Repeat exactly, please, the lines that begin at the start of the listing and end at the line holding "return slab(back[:-1] +".
====================
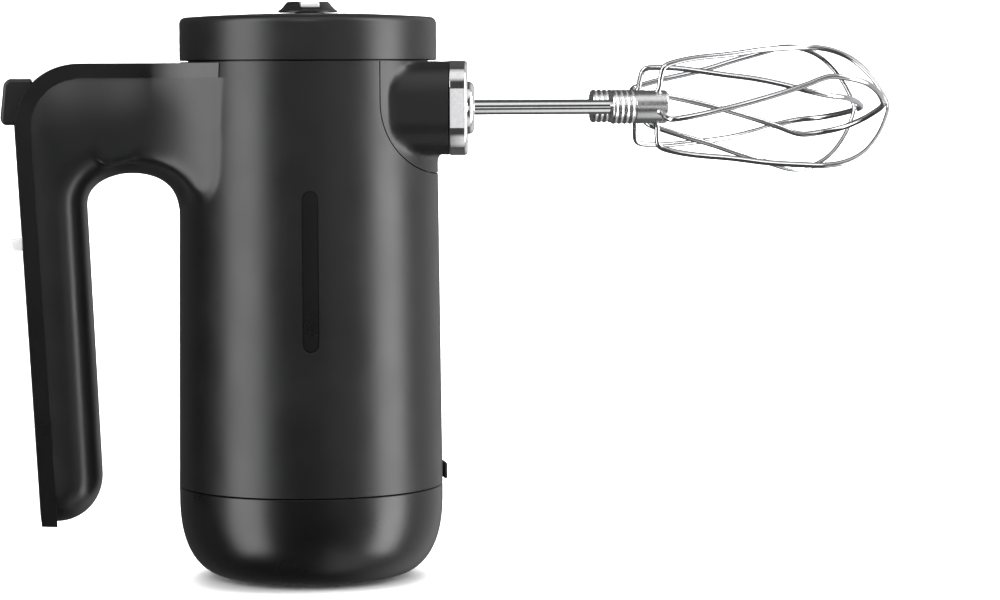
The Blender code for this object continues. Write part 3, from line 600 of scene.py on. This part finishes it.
def finger_solid(deep):
    """The finger side of grip and arm: half an ellipse swept up the grip and over the arch."""
    line = [Vector((-0.0884, toe_curve()[0][1]))] + [Vector(point) for point in toe_curve() + arch_curve()]
    steps = 18
    bm = bmesh.new()
    rings = []
    for number, point in enumerate(line):
        along = line[min(number + 1, len(line) - 1)] - line[max(number - 1, 0)]
        inward = Vector((-along.y, along.x)).normalized()
        profile = [(deep * (1 - cos(pi * (i / steps - 0.5))), GRIP_HALF * sin(pi * (i / steps - 0.5)))
                   for i in range(steps + 1)]
        profile = [(deep + 0.0010, -GRIP_HALF)] + profile + [(deep + 0.0010, GRIP_HALF)]
        verts = [
            bm.verts.new((point.x + inward.x * depth, across, point.y + inward.y * depth))
            for depth, across in profile
        ]
        rings.append([bm.edges.new(pair) for pair in zip(verts, verts[1:] + verts[:1])])
    for ring, following in zip(rings, rings[1:]):
        bmesh.ops.bridge_loops(bm, edges=ring + following)
    for ring in (rings[0], rings[-1]):
        bmesh.ops.contextual_create(bm, geom=ring)
    bmesh.ops.recalc_face_normals(bm, faces=bm.faces)
    return bm


def core_solid(deep):
    """The flat-sided inside of grip and arm, behind the rounded finger side."""
    toe = [(TOE.x, TOE.y - TOE_HALF.y + deep)] + [
        (TOE.x + (TOE_HALF.x - deep) * cos(radians(turn)), TOE.y + (TOE_HALF.y - deep) * sin(radians(turn)))
        for turn in range(-90, 1, 15)
    ][1:]
    arch = arch_curve(0, deep)
    back = spine_line(0.0030)
    foot = (back[-1][0], toe[0][1])
    return slab(back[:-1] + [foot] + toe + arch + [(-0.0300, ARCH.y)], "XZ", -GRIP_HALF, GRIP_HALF)


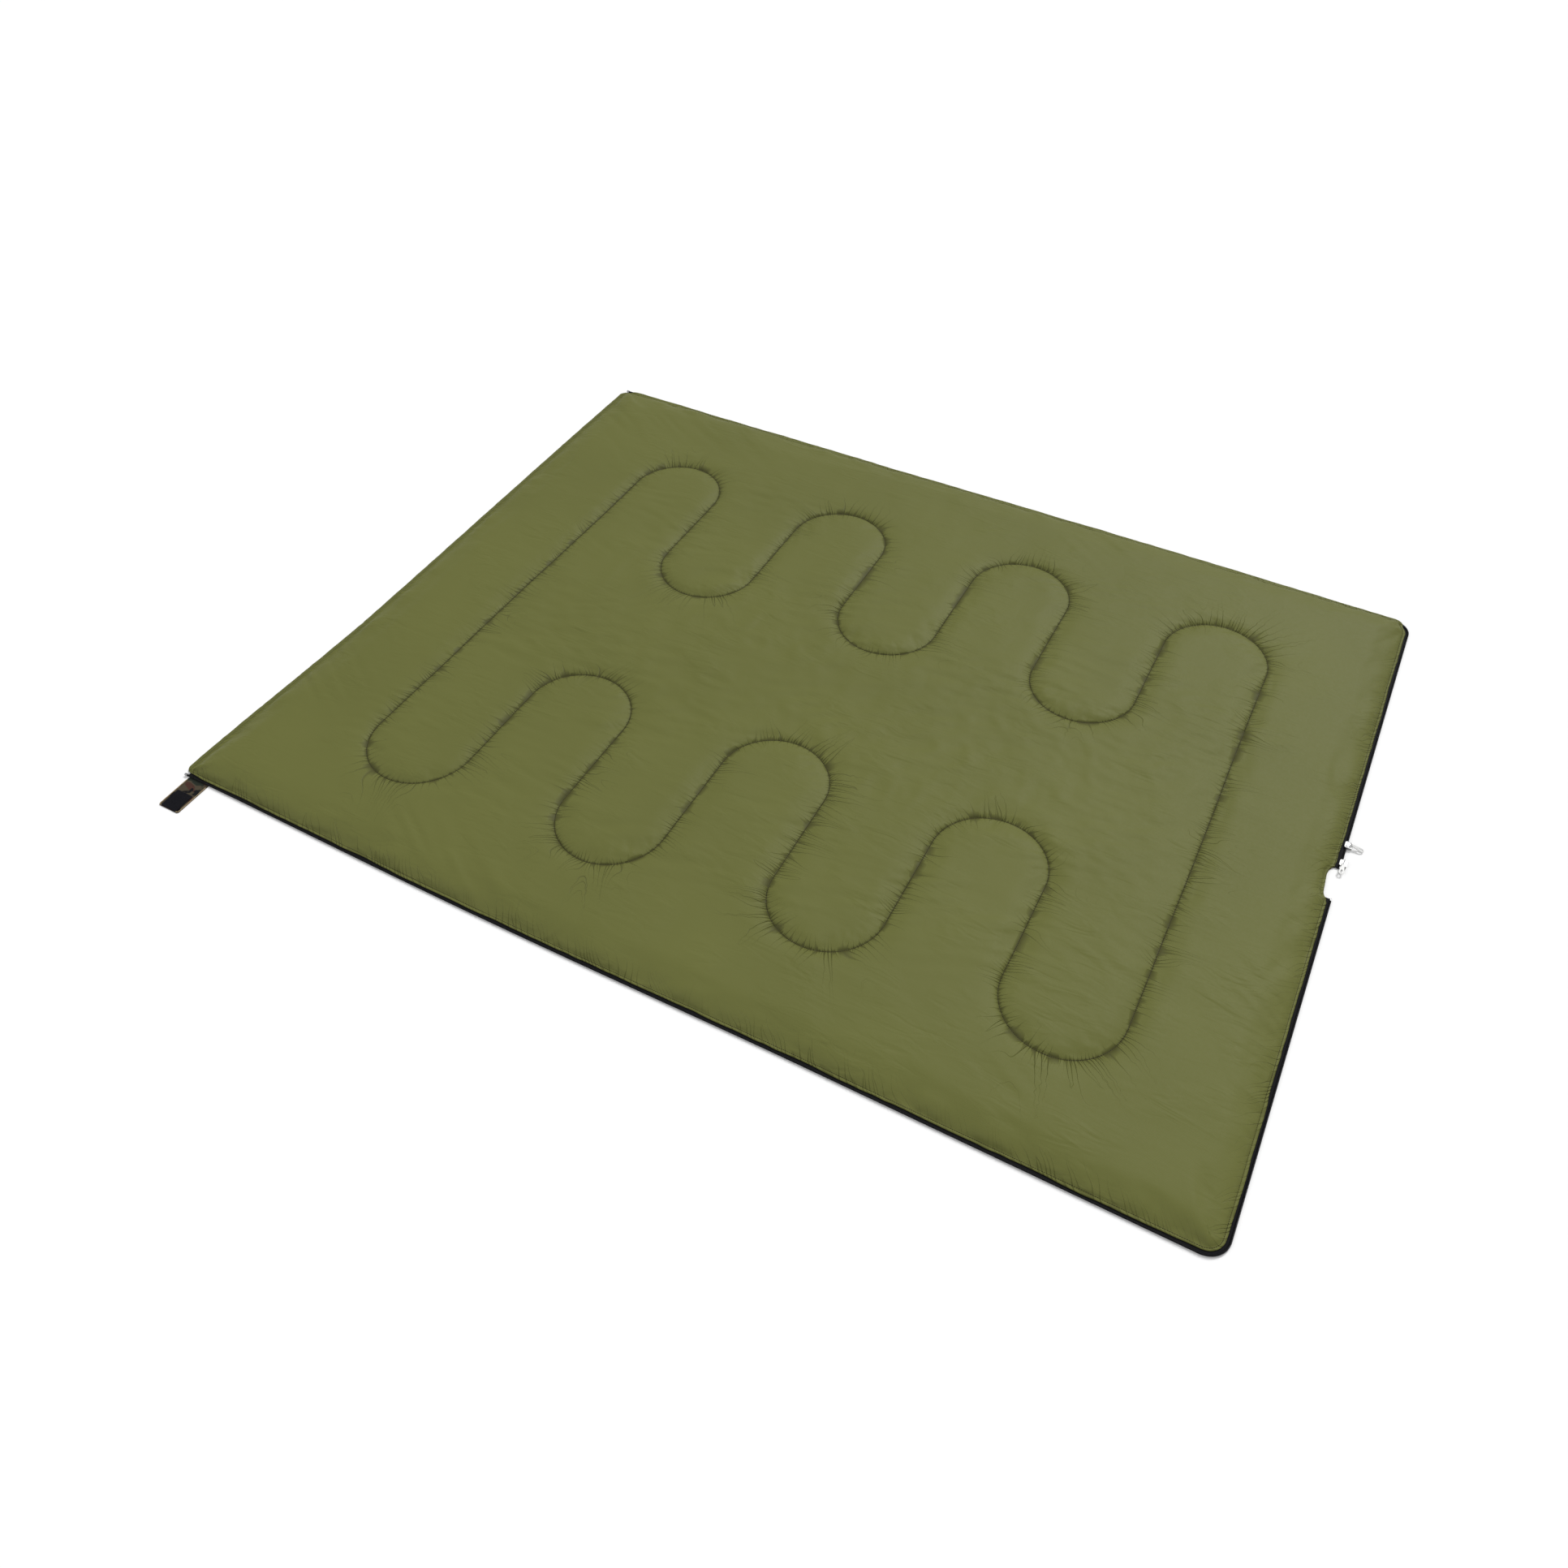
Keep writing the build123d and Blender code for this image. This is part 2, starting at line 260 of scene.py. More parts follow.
# ------------------------------------------------------------------ cloth shapes
def value_noise(x, y, seed):
    """Smooth noise from -1 to 1 on a plane, one cell to a unit."""
    x, y = np.asarray(x, float), np.asarray(y, float)
    x0, y0 = np.floor(x), np.floor(y)
    fx, fy = x - x0, y - y0
    fx, fy = fx * fx * (3 - 2 * fx), fy * fy * (3 - 2 * fy)

    def corner(i, j):
        mix = np.sin((x0 + i) * 127.1 + (y0 + j) * 311.7 + seed * 74.7) * 43758.5453
        return 2 * (mix - np.floor(mix)) - 1

    low = corner(0, 0) * (1 - fx) + corner(1, 0) * fx
    high = corner(0, 1) * (1 - fx) + corner(1, 1) * fx
    return low * (1 - fy) + high * fy


def smooth_step(low, high, value):
    """0 below low, 1 above high, and an even passage between them."""
    t = np.clip((value - low) / (high - low), 0, 1)
    return t * t * (3 - 2 * t)


def half_chord(radius, off):
    """Half the chord of a circle at a distance from its middle."""
    return math.sqrt(max(radius**2 - off**2, 0))


def even_points(path, step, closed=False):
    """The same path as evenly spaced points, and the distance along it of each."""
    path = np.asarray(path, float)
    if closed:
        path = np.vstack([path, path[:1]])
    run = np.concatenate([[0], np.cumsum(np.linalg.norm(np.diff(path, axis=0), axis=1))])
    count = max(2, int(round(run[-1] / step)))
    at = np.linspace(0, run[-1], count + (0 if closed else 1), endpoint=not closed)
    return np.stack([np.interp(at, run, path[:, k]) for k in range(path.shape[1])], 1), at


def path_normals(points, closed=False):
    """Unit vector to the left of a flat path at each of its points."""
    if closed:
        ahead = np.roll(points, -1, 0) - np.roll(points, 1, 0)
    else:
        ahead = np.gradient(points, axis=0)
    left = np.stack([-ahead[:, 1], ahead[:, 0]], 1)
    return left / np.linalg.norm(left, axis=1)[:, None]


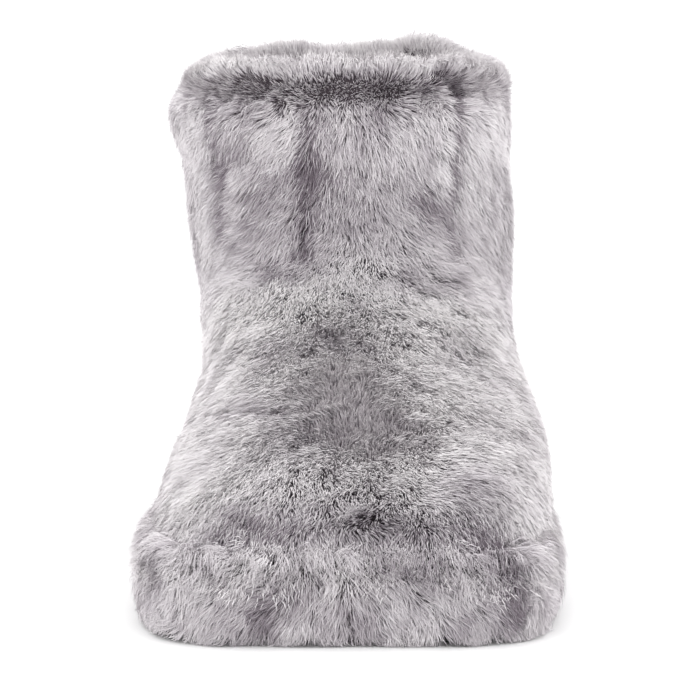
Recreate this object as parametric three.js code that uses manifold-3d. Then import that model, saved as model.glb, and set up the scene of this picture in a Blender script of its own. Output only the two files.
====================
Finished exercise:
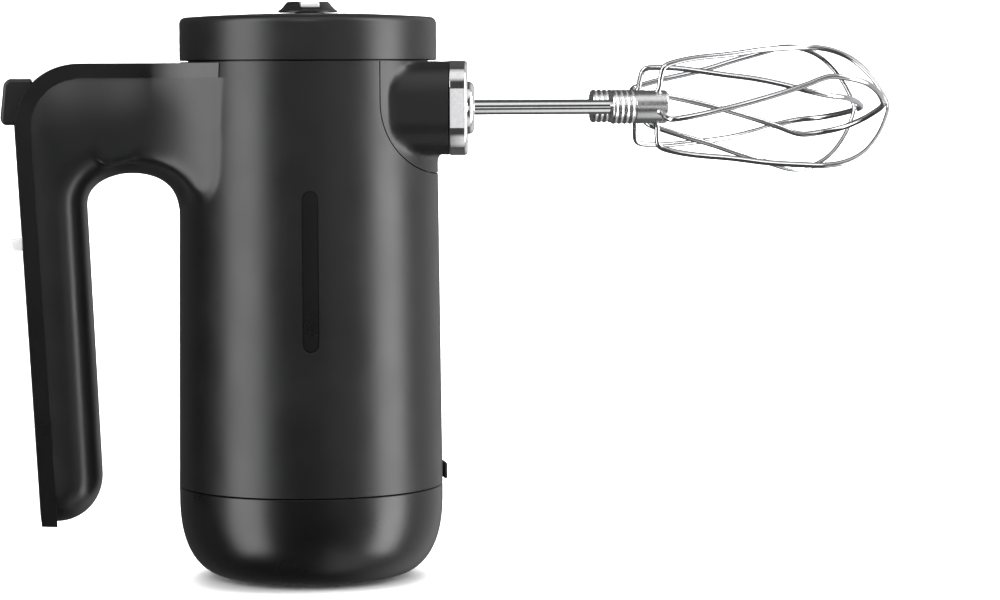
The Blender code for this object continues. Write part 3, from line 600 of scene.py on. This part finishes it.
def finger_solid(deep):
    """The finger side of grip and arm: half an ellipse swept up the grip and over the arch."""
    line = [Vector((-0.0884, toe_curve()[0][1]))] + [Vector(point) for point in toe_curve() + arch_curve()]
    steps = 18
    bm = bmesh.new()
    rings = []
    for number, point in enumerate(line):
        along = line[min(number + 1, len(line) - 1)] - line[max(number - 1, 0)]
        inward = Vector((-along.y, along.x)).normalized()
        profile = [(deep * (1 - cos(pi * (i / steps - 0.5))), GRIP_HALF * sin(pi * (i / steps - 0.5)))
                   for i in range(steps + 1)]
        profile = [(deep + 0.0010, -GRIP_HALF)] + profile + [(deep + 0.0010, GRIP_HALF)]
        verts = [
            bm.verts.new((point.x + inward.x * depth, across, point.y + inward.y * depth))
            for depth, across in profile
        ]
        rings.append([bm.edges.new(pair) for pair in zip(verts, verts[1:] + verts[:1])])
    for ring, following in zip(rings, rings[1:]):
        bmesh.ops.bridge_loops(bm, edges=ring + following)
    for ring in (rings[0], rings[-1]):
        bmesh.ops.contextual_create(bm, geom=ring)
    bmesh.ops.recalc_face_normals(bm, faces=bm.faces)
    return bm


def core_solid(deep):
    """The flat-sided inside of grip and arm, behind the rounded finger side."""
    toe = [(TOE.x, TOE.y - TOE_HALF.y + deep)] + [
        (TOE.x + (TOE_HALF.x - deep) * cos(radians(turn)), TOE.y + (TOE_HALF.y - deep) * sin(radians(turn)))
        for turn in range(-90, 1, 15)
    ][1:]
    arch = arch_curve(0, deep)
    back = spine_line(0.0030)
    foot = (back[-1][0], toe[0][1])
    return slab(back[:-1] + [foot] + toe + arch + [(-0.0300, ARCH.y)], "XZ", -GRIP_HALF, GRIP_HALF)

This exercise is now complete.